Hayatın Anlamı Nerede Gizli? Pişmanlıklardan Kabullenişe

Nora'nın farklı hayatlar deneyimlemesi, başlangıçta "aradığını bulma" çabası gibi görünse de, zamanla "elindekinin değerini anlama" yolculuğuna dönüşüyor. İlk başta kaçmak istediği mevcut hayatı varken, diğer "mükemmel" gibi görünen seçenekleri keşfettikçe her birinin kendi içinde eksiklikler taşıdığını fark ediyor ve bu durum Nora'nın bakış açısını ve hedeflerini değiştiriyor. Kitabın en önemli yönü, "keşke"lerin bizi nasıl bir çıkmaza sürüklediğini göstermesiyle kalmayıp, aynı zamanda bu döngüden çıkış için bir yol sunmasıdır. Nora, sonunda mutluluğun dışarıdan gelen başarılar ya da gerçekleşmemiş olasılıklarda değil, mevcut hayatın detaylarında, anlamlı anlarında, diğer insanlarla olan bağlarında ve kendini olduğu haliyle kabullenmesinde yattığını anlıyor.

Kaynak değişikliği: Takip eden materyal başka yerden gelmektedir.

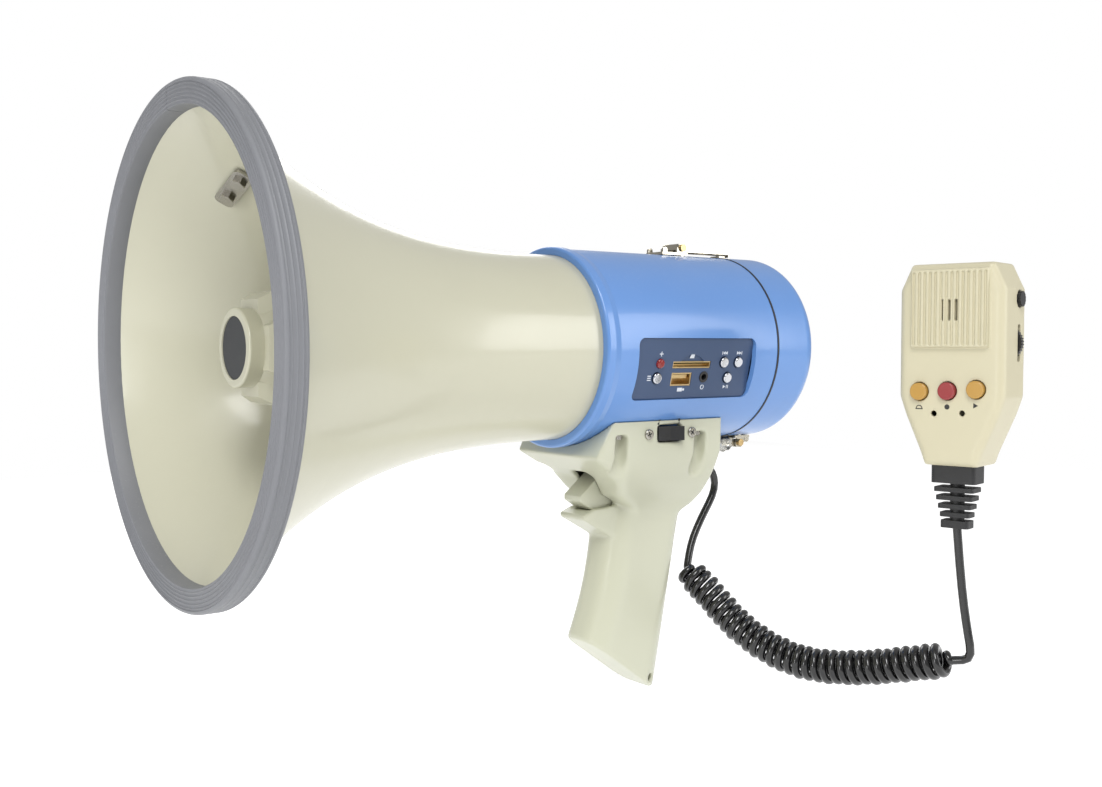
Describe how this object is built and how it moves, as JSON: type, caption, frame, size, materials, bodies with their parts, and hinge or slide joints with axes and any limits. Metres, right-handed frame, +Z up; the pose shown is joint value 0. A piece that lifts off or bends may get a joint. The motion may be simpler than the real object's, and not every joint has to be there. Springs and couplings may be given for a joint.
{
  "type": "handheld megaphone",
  "caption": "Handheld megaphone with folded horn, pistol grip and trigger, player panel, battery case and a corded hand microphone.",
  "frame": {"origin": "middle of the pistol grip, 120 mm below the horn's axis and 256 mm behind its mouth", "axes": "+X from the horn's mouth towards the rear cover, +Y towards the left side away from the control panel, +Z up"},
  "size_m": [0.376, 0.2916, 0.306],
  "materials": {
    "horn_cream": "moulded, semi-matt",
    "guard_grey": "soft moulded PVC, matt",
    "disc_charcoal": "matt",
    "steel": "zinc plated",
    "diaphragm_film": "thin pressed film",
    "housing_blue": "moulded, satin gloss",
    "black_rubber": "matt",
    "latch_plate": "bright nickel plate",
    "latch_rivet": "polished",
    "panel_slate": "fine satin",
    "circuit_board": "solder resist, satin",
    "lamp_red": "clear tinted",
    "gilt": "thin gilt plate",
    "black_plastic": "moulded, satin gloss",
    "chrome_button": "plated",
    "cell_sleeve": "printed sleeve with no marks",
    "grip_cream": "moulded, semi-matt",
    "mic_cream": "moulded, semi-matt",
    "button_amber": "moulded, satin gloss",
    "button_red": "moulded, satin gloss",
    "capsule_metal": "pressed can",
    "black_cord": "glossy jacket",
    "clear_film": "thin clear film, creased"
  },
  "bodies": {
    "body": {"amplifier_board": "circuit_board", "aux_socket": "black_plastic", "card_socket": "gilt", "control_panel": "panel_slate", "cord_gland": "black_rubber", "cord_lead": "black_cord", "curly_cord": "black_cord", "driver_diaphragm": "diaphragm_film", "driver_frame": "steel", "driver_magnet": "steel", "grip_left_shell": "grip_cream", "grip_right_shell": "grip_cream", "handle_screws": "steel", "horn_bell": "horn_cream", "horn_screws": "steel", "lower_latch_catch": "latch_plate", "main_housing": "housing_blue", "mic_back_shell": "mic_cream", "mic_board": "circuit_board", "mic_capsule": "capsule_metal", "mic_front_shell": "mic_cream", "mic_lead": "black_cord", "mic_screws": "steel", "mic_strain_relief": "black_rubber", "player_board": "circuit_board", "reflector": "horn_cream", "reflector_disc": "disc_charcoal", "rim_guard": "guard_grey", "rocker_switch": "black_plastic", "seam_gasket": "black_rubber", "status_led": "lamp_red", "strap_bolts": "steel", "strap_lug": "steel", "strap_plate": "steel", "tone_tube": "horn_cream", "top_latch_base": "latch_plate", "top_latch_pin": "latch_rivet", "trigger_spring": "steel", "trigger_switch": "black_plastic", "usb_socket": "gilt"},
    "strap_ring": {"strap_ring": "steel"},
    "top_latch_lever": {"top_latch_lever": "latch_plate"},
    "rear_cover": {"rear_cover": "housing_blue", "top_latch_catch": "latch_plate", "lower_latch_base": "latch_plate", "lower_latch_pin": "latch_rivet"},
    "lower_latch_lever": {"lower_latch_lever": "latch_plate"},
    "battery_tray": {"battery_tray": "black_plastic", "battery_cells": "cell_sleeve"},
    "mode_button": {"mode_button": "chrome_button"},
    "previous_button": {"previous_button": "chrome_button"},
    "next_button": {"next_button": "chrome_button"},
    "play_button": {"play_button": "chrome_button"},
    "rocker": {"rocker": "black_plastic"},
    "trigger": {"trigger": "grip_cream"},
    "siren_button": {"siren_button": "button_amber"},
    "record_button": {"record_button": "button_red"},
    "replay_button": {"replay_button": "button_amber"},
    "mic_wheel": {"mic_wheel": "black_plastic"},
    "mic_knob": {"mic_knob": "black_plastic"}
  },
  "joints": [
    {"name": "strap_ring_swing", "type": "hinge", "parent": "body", "child": "strap_ring", "pos_m": [-0.2102, 0.0313, 0.206], "axis": [-0.8565, 0.1765, 0.485], "range_deg": [-222, 2]},
    {"name": "latch_open", "type": "hinge", "parent": "body", "child": "top_latch_lever", "pos_m": [0.035, 0, 0.1767], "axis": [0, -1, 0], "range_deg": [0, 92]},
    {"name": "cover_slide", "type": "slide", "parent": "body", "child": "rear_cover", "axis": [1, 0, 0], "range_m": [0, 0.038]},
    {"name": "lower_latch_open", "type": "hinge", "parent": "rear_cover", "child": "lower_latch_lever", "pos_m": [0.082, 0, 0.0633], "axis": [0, -1, 0], "range_deg": [0, 92]},
    {"name": "tray_slide", "type": "slide", "parent": "body", "child": "battery_tray", "axis": [1, 0, 0], "range_m": [0, 0.0276]},
    {"name": "mode_button_press", "type": "slide", "parent": "body", "child": "mode_button", "axis": [0, 0.9744, 0.225], "range_m": [0, 0.001], "stiffness_N_per_m": 200, "springref_m": -0.0008},
    {"name": "previous_button_press", "type": "slide", "parent": "body", "child": "previous_button", "axis": [0, 0.9744, 0.225], "range_m": [0, 0.001], "stiffness_N_per_m": 200, "springref_m": -0.0008},
    {"name": "next_button_press", "type": "slide", "parent": "body", "child": "next_button", "axis": [0, 0.9744, 0.225], "range_m": [0, 0.001], "stiffness_N_per_m": 200, "springref_m": -0.0008},
    {"name": "play_button_press", "type": "slide", "parent": "body", "child": "play_button", "axis": [0, 0.9744, 0.225], "range_m": [0, 0.001], "stiffness_N_per_m": 200, "springref_m": -0.0008},
    {"name": "rocker_tilt", "type": "hinge", "parent": "body", "child": "rocker", "pos_m": [0, -0.0345, 0.074], "axis": [0, 0, 1], "range_deg": [0, 26]},
    {"name": "trigger_pull", "type": "slide", "parent": "body", "child": "trigger", "axis": [1, 0, 0], "range_m": [0, 0.0045], "stiffness_N_per_m": 500, "springref_m": -0.004, "deforming": ["trigger_spring"]},
    {"name": "siren_button_press", "type": "slide", "parent": "body", "child": "siren_button", "axis": [0.9732, 0.23, 0], "range_m": [0, 0.0015], "stiffness_N_per_m": 200, "springref_m": -0.0008},
    {"name": "record_button_press", "type": "slide", "parent": "body", "child": "record_button", "axis": [0.9732, 0.23, 0], "range_m": [0, 0.0015], "stiffness_N_per_m": 200, "springref_m": -0.0008},
    {"name": "replay_button_press", "type": "slide", "parent": "body", "child": "replay_button", "axis": [0.9732, 0.23, 0], "range_m": [0, 0.0015], "stiffness_N_per_m": 200, "springref_m": -0.0008},
    {"name": "wheel_turn", "type": "hinge", "parent": "body", "child": "mic_wheel", "pos_m": [0.10801, -0.16558, 0.1223], "axis": [-0.9732, -0.23, 0], "range_deg": [-135, 135]},
    {"name": "knob_turn", "type": "hinge", "parent": "body", "child": "mic_knob", "pos_m": [0.10966, -0.17259, 0.1443], "axis": [0.23, -0.9732, 0], "range_deg": [-135, 135]}
  ],
  "couplings": [
    {"joint": "cover_slide", "follows": "tray_slide", "ratio": 1.3314},
    {"joint": "latch_open", "follows": "tray_slide", "rad_per_m": 58.14},
    {"joint": "lower_latch_open", "follows": "tray_slide", "rad_per_m": 58.14}
  ]
}
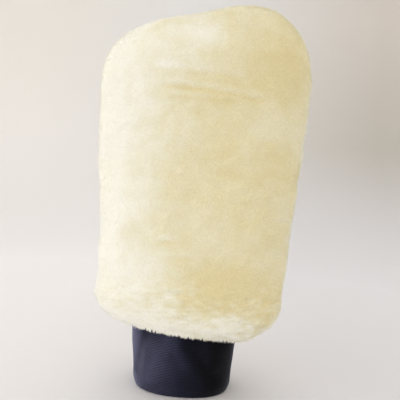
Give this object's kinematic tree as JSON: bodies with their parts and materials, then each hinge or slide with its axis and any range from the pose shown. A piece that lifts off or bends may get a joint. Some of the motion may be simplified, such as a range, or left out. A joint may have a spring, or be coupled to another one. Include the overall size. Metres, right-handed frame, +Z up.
{
  "type": "sheepskin wash mitt",
  "caption": "Thumbless wash mitt of dense sheared wool on two sewn hides, lined inside, with a short elasticated knitted cuff.",
  "frame": {"origin": "middle of the cuff's rim, in the plane of the rim", "axes": "+Z runs up the mitt from the cuff to the fingertips, -Y is the palm side, +Y the back of the hand, +X the wearer's side where the top edge is higher"},
  "size_m": [0.172, 0.0942, 0.3129],
  "materials": {
    "wool": "dense sheared wool pile",
    "hide": "suede, undyed",
    "cream_thread": "twisted thread",
    "white_thread": "twisted thread",
    "navy_thread": "twisted thread",
    "lining_knit": "soft plain knit",
    "cuff_knit": "fine cross-ribbed stretch knit",
    "tape": "twill tape",
    "elastic": "woven elastic",
    "label_satin": "blank satin ribbon"
  },
  "bodies": {
    "root": {"palm_fleece": "wool", "back_fleece": "wool", "palm_hide": "hide", "back_hide": "hide", "shell_seam_stitches": "cream_thread", "palm_lining": "lining_knit", "back_lining": "lining_knit", "lining_seam_stitches": "white_thread", "cuff_band": "cuff_knit", "cuff_side_seam_stitches": "navy_thread", "cuff_join_stitches": "cream_thread", "seam_tape": "tape", "hem_elastic": "elastic", "care_label": "label_satin", "label_stitches": "white_thread"}
  },
  "joints": []
}
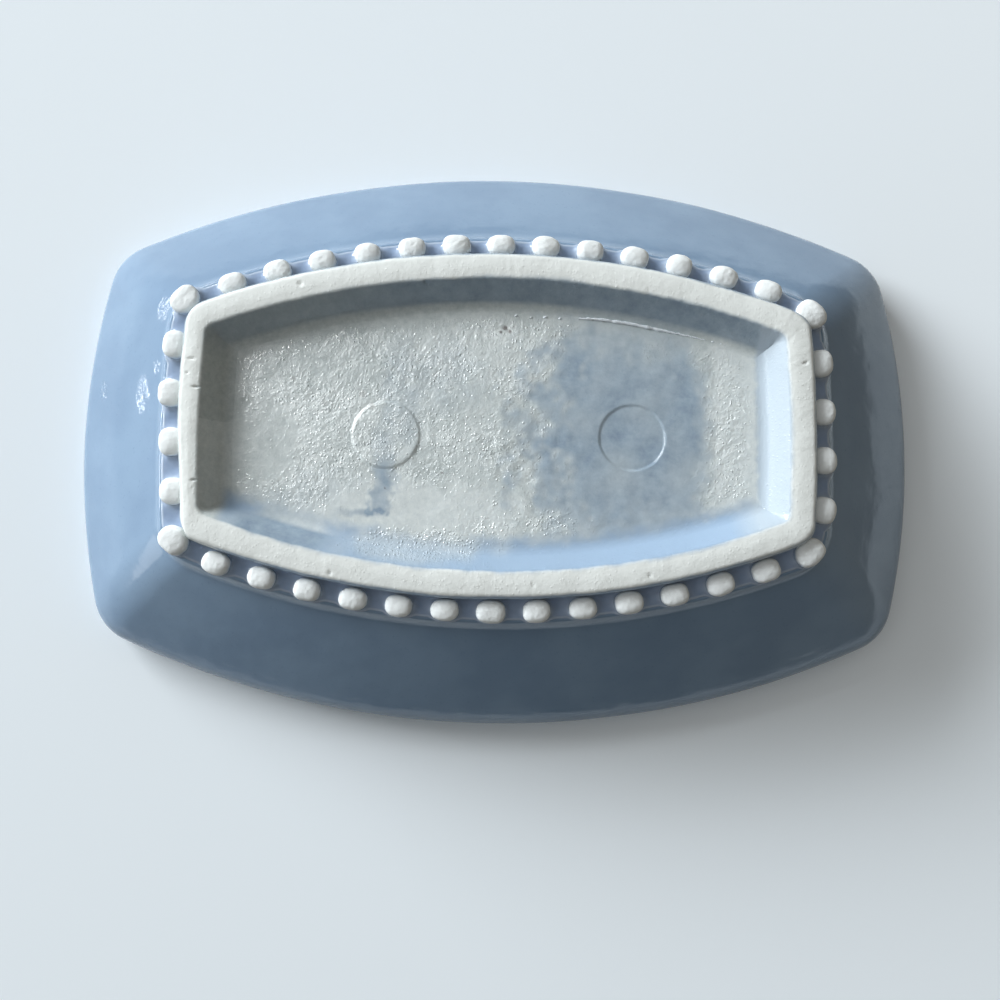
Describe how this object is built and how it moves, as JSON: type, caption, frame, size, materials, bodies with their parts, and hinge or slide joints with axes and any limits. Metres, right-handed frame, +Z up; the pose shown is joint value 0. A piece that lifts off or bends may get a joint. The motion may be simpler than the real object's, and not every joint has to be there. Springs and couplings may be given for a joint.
{
  "type": "ceramic soap dish",
  "caption": "Shallow glazed dish with bowed sides, a flared wall, low drain ribs, and a raised foot ring edged with a row of pearl beads.",
  "frame": {"origin": "under the middle of the dish, on the surface it stands on", "axes": "+Z up out of the well, +X along the dish, -Y its front long side"},
  "size_m": [0.13, 0.087, 0.023],
  "materials": {
    "blue_glaze": "glossy translucent blue glaze over a white body",
    "wiped_foot": "off-white body, wiped bare of glaze and fired matt"
  },
  "bodies": {
    "root": {"dish_body": "blue_glaze", "bead_band": "blue_glaze", "foot_ring": "wiped_foot", "drain_rib_1": "blue_glaze", "drain_rib_2": "blue_glaze", "drain_rib_3": "blue_glaze", "drain_rib_4": "blue_glaze", "drain_rib_5": "blue_glaze", "bead_front_01": "wiped_foot", "bead_front_02": "wiped_foot", "bead_front_03": "wiped_foot", "bead_front_04": "wiped_foot", "bead_front_05": "wiped_foot", "bead_front_06": "wiped_foot", "bead_front_07": "wiped_foot", "bead_front_08": "wiped_foot", "bead_front_09": "wiped_foot", "bead_front_10": "wiped_foot", "bead_front_11": "wiped_foot", "bead_front_12": "wiped_foot", "bead_front_13": "wiped_foot", "bead_back_01": "wiped_foot", "bead_back_02": "wiped_foot", "bead_back_03": "wiped_foot", "bead_back_04": "wiped_foot", "bead_back_05": "wiped_foot", "bead_back_06": "wiped_foot", "bead_back_07": "wiped_foot", "bead_back_08": "wiped_foot", "bead_back_09": "wiped_foot", "bead_back_10": "wiped_foot", "bead_back_11": "wiped_foot", "bead_back_12": "wiped_foot", "bead_back_13": "wiped_foot", "bead_left_1": "wiped_foot", "bead_left_2": "wiped_foot", "bead_left_3": "wiped_foot", "bead_left_4": "wiped_foot", "bead_right_1": "wiped_foot", "bead_right_2": "wiped_foot", "bead_right_3": "wiped_foot", "bead_right_4": "wiped_foot", "bead_corner_front_left": "wiped_foot", "bead_corner_front_right": "wiped_foot", "bead_corner_back_left": "wiped_foot", "bead_corner_back_right": "wiped_foot"}
  },
  "joints": []
}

Bu farkındalık, Nora için gerçek bir aydınlanma anı oluşturuyor. Hayatın aslında düşerek ve kalkarak öğrenilen bir deneyim olduğunu kavrıyor; ve belki de cevap pişmanlıklarda değil, tüm kararlar içinde saklı küçük mucizelerdedir. Nora’nın bu dolu yolculuğu biz kendi hayatımızı sorgulama ve "yaşadığım hayat benim için yeterince iyi mi?" sorusunu sorma cesaretine davet ediyor. Bu süreç, kişiye kendi içindeki "pişmanlık defterini" kapatma ve sahip olduğu hayatı olduğu gibi kucaklama fırsatı tanıyor. Tıpkı Nora'nın kendi duygusal dönüşümü gibi, biz okuyucuları da yavaş yavaş, kusurları ve kırılganlıklarıyla kabullenmenin aslında olgunlaşmanın önemli bir parçası olduğunu fark ettiriyor.

Gece Yarısı Kütüphanesi bize şu önemli mesajı sessizce iletiyor: Hayatta kesin doğru diye bir şey yoktur; çünkü yaşam, keskin kurallar ve net sınırlarla değil; küçük seçimler, hatalar, tesadüfler ve bazen doğan mucizelerle şekillenir. En büyük mucize ise tam da şu an sahip olduğumuz hayattır. Kitap, bizleri kendi "keşke"lerimiz ile yüzleşmeye, ardından bu boş pişmanlıkları bir tarafa bırakıp mevcut yaşamının kıymetini bilmeye çağırıyor. Nora’nın hikayesi, her ne kadar çetin bir yol olsa da, yaşayan herkesin hayatının aslında en değerli hazine olduğunu ve onu tüm kusurlarıyla sevebilmemiz gerektiğini bizlere hatırlatıyor. Gerçek özgürlük ise sonsuz ihtimaller içinde kaybolmak yerine, sahip olduğumuz tek ve biricik hayatın sorumluluğunu alarak onu en iyi şekilde yaşamaya cesaret etmekten geçiyor.